For Windows Azure Web Sites, the log files can be pulled down by visiting the FTP link for your web site, or by using the Command-line tools command of azure site log download command. The download command will pull down a Zip archive containing not only the IISNode logs, but any other logging you may have enabled in the portal.
azure site log download
Windows Azure Web Sites have one other nice feature; the logs from all instances of your web site are aggregated, so there's just the one directory containing logs of the stdout/stderr output for all instances of the application.
The story for Windows Azure Cloud Services isn't as good currently.
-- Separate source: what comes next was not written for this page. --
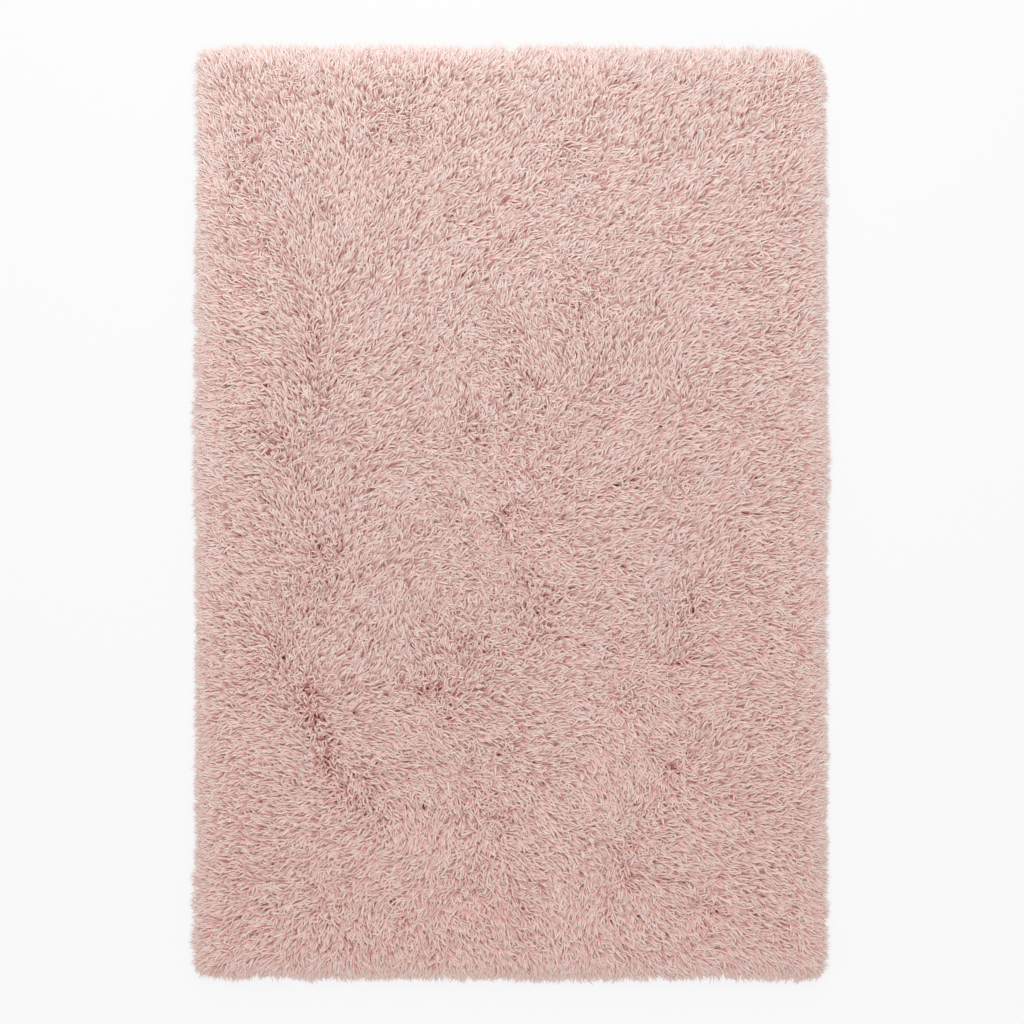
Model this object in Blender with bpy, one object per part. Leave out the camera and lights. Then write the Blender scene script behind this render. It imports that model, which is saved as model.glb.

The log files are stored into the iisnode subdirectory, but there's no centralized aggregation of the log files and there's no functionality to easily get to them. The logs are stored on a per role instance basis, and you need to either remotely connect to each instance to retrieve them or set up a process that periodically copies them off the instance.
If you read through the iisnode.yml example linked above, you may be thinking "But I can just access the log files via HTTP, why do I have to remote into the instances or download the logs?" Well, this functionality is disabled for Web Sites and Cloud Services by default. You can make it work by modifying the IIS URL Rewrite rules in the web.config for your application, however consider this; how useful is it to enable HTTP access to the logs when you can't easily determine which hosting instance you'll connect to?
For example, if you're hosting the application on a Cloud Service you might have it scaled out to 2 instances. Those are load balanced behind the virtual IP assigned to the service, so hitting that URL is going to take you to one of the instances, but you can't really direct it to one or the other.
So for a production, scaled out application, HTTP logs are sort of not that useful. It's far more useful to have some sort of centralized aggregation of the logs, such as that done by Windows Azure Web Sites.
Ever browsed your application after deploying it and received an HTTP 500 response? Not very helpful. When development errors are enabled, you'll get an HTTP 200 response instead, along with the last few lines of information sent to stderr.
Development errors can be controlled by adding devErrorsEnabled: true or false to your iisnode.yml file. Currently the default seems to be true. For a production application, I'd recommend disabling this setting, as most end users don't want to see your code's error spew and would appreciate a custom friendly error instead.
IISNode isn't the only thing available in Windows Azure that can help diagnose problems; since IISNode runs under IIS, and on Windows, there are additional logs for those pieces of the infrastructure that can be enabled in the diagnostics section of the CONFIGURATION settings for your Web Site or Cloud Service. For more information on working with these settings and the information logged by them, see How to Monitor Cloud Services and How to Monitor Web Sites.
I hope the above information is useful to those of you hosting Node.js applications on Windows Azure, and if you have any additional diagnostic/troubleshooting tips you'd like to share feel free to send them my way.